The system currently requires entrepreneurs to create genuine value to achieve elite status. This is a feedback loop: for the elite to win, they must provide something the market values. When we ignore this and focus solely on the rat problem of corruption, we risk destroying the infrastructure that allows for mass prosperity. The most effective defense against the current distortions is not systemic destruction, but individual adaptation: elevating one own skill set and moving from being a passive saver to an active owner of assets.
Key Action Items
- Shift from Saver to Owner: Recognize that holding cash in an inflationary environment is a guaranteed loss. Over the next quarter, audit your financial position to move excess cash into productive assets such as stocks, real estate, or business equity.
- Elevate Your Skill Set: Focus on high-leverage skills that the market values. As seen with the SpaceX welder, participating in the equity of a value-creating company provides a path to wealth that wages alone cannot match.

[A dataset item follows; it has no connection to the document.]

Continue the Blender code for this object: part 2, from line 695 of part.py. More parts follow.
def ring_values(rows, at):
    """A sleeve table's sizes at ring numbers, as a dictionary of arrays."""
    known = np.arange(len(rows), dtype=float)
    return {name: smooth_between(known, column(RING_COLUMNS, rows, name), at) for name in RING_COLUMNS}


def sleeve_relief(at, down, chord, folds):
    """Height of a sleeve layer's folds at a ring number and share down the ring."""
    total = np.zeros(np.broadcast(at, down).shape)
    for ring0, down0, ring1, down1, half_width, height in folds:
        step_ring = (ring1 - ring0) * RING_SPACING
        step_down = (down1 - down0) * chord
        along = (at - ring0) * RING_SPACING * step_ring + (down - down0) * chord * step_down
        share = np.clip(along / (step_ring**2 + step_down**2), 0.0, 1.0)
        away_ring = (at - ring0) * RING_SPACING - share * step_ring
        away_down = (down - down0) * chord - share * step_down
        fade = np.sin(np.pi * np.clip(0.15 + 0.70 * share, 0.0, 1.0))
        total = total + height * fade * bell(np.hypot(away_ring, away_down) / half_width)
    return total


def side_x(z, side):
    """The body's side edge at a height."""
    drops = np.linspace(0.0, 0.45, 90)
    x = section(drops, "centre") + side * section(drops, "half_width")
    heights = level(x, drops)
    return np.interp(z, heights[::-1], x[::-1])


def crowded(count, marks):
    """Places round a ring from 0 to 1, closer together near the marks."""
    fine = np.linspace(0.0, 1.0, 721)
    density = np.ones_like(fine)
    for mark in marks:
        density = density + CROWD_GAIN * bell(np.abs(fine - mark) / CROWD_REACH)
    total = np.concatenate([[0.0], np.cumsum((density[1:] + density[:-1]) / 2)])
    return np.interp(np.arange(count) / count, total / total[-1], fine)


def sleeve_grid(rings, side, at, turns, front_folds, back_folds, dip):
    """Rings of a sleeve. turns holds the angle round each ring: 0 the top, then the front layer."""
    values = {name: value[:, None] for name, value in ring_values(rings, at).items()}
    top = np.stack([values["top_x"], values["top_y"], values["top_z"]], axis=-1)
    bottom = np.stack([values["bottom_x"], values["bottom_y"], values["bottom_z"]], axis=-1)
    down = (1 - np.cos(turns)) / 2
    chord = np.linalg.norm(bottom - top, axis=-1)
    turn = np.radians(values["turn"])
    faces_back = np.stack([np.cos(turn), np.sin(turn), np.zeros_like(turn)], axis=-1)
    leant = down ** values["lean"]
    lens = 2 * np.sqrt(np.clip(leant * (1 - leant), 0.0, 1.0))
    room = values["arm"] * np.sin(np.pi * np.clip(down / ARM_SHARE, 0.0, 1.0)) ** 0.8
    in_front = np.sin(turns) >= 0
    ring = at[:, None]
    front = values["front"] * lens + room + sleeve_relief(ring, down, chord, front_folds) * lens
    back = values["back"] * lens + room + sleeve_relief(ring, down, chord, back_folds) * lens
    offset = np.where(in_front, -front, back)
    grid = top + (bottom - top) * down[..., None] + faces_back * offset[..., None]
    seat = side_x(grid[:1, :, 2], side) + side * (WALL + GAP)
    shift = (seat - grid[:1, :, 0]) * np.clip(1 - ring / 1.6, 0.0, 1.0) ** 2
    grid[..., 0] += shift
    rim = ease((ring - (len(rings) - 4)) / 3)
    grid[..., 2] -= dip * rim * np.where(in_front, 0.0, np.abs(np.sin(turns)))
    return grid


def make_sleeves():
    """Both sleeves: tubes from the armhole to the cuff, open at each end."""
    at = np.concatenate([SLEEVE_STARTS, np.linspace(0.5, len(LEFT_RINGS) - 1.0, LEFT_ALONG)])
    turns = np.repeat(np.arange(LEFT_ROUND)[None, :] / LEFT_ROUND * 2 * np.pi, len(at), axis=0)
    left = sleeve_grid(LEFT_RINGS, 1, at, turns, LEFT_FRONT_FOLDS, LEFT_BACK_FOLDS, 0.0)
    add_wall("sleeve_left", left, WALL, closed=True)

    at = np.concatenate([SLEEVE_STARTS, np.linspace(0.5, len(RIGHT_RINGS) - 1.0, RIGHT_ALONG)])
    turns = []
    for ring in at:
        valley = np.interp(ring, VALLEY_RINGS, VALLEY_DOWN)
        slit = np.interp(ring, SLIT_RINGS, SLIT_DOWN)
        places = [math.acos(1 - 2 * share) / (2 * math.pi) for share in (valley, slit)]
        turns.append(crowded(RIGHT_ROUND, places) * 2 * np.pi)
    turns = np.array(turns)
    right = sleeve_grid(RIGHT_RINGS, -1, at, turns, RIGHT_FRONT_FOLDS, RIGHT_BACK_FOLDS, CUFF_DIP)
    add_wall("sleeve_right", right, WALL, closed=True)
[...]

- Ignore the Burn It Down Rhetoric: Recognize that calls for radical redistribution often lead to economic contraction. Focus your energy on personal value creation rather than political agitation that threatens the underlying engine of prosperity.
- Understand the Exit Mechanics: Be wary of IPO hype. Understand that an IPO is an exit for early investors. In the next 12 to 18 months, be cautious of new listings that bypass traditional waiting periods, as these are designed to provide liquidity to insiders at the expense of retail investors.
- Advocate for Fiscal Responsibility: Use your vote and voice to pressure representatives to balance the budget. This is the only long-term fix for the inflationary loop that currently punishes the working class.
- Accept the Asymmetry of Risk: Understand that labor, or wages, is a sure thing with limited upside, while ownership, or equity, carries the risk of total loss but provides the only path to compounding wealth. Align your career choices with this reality.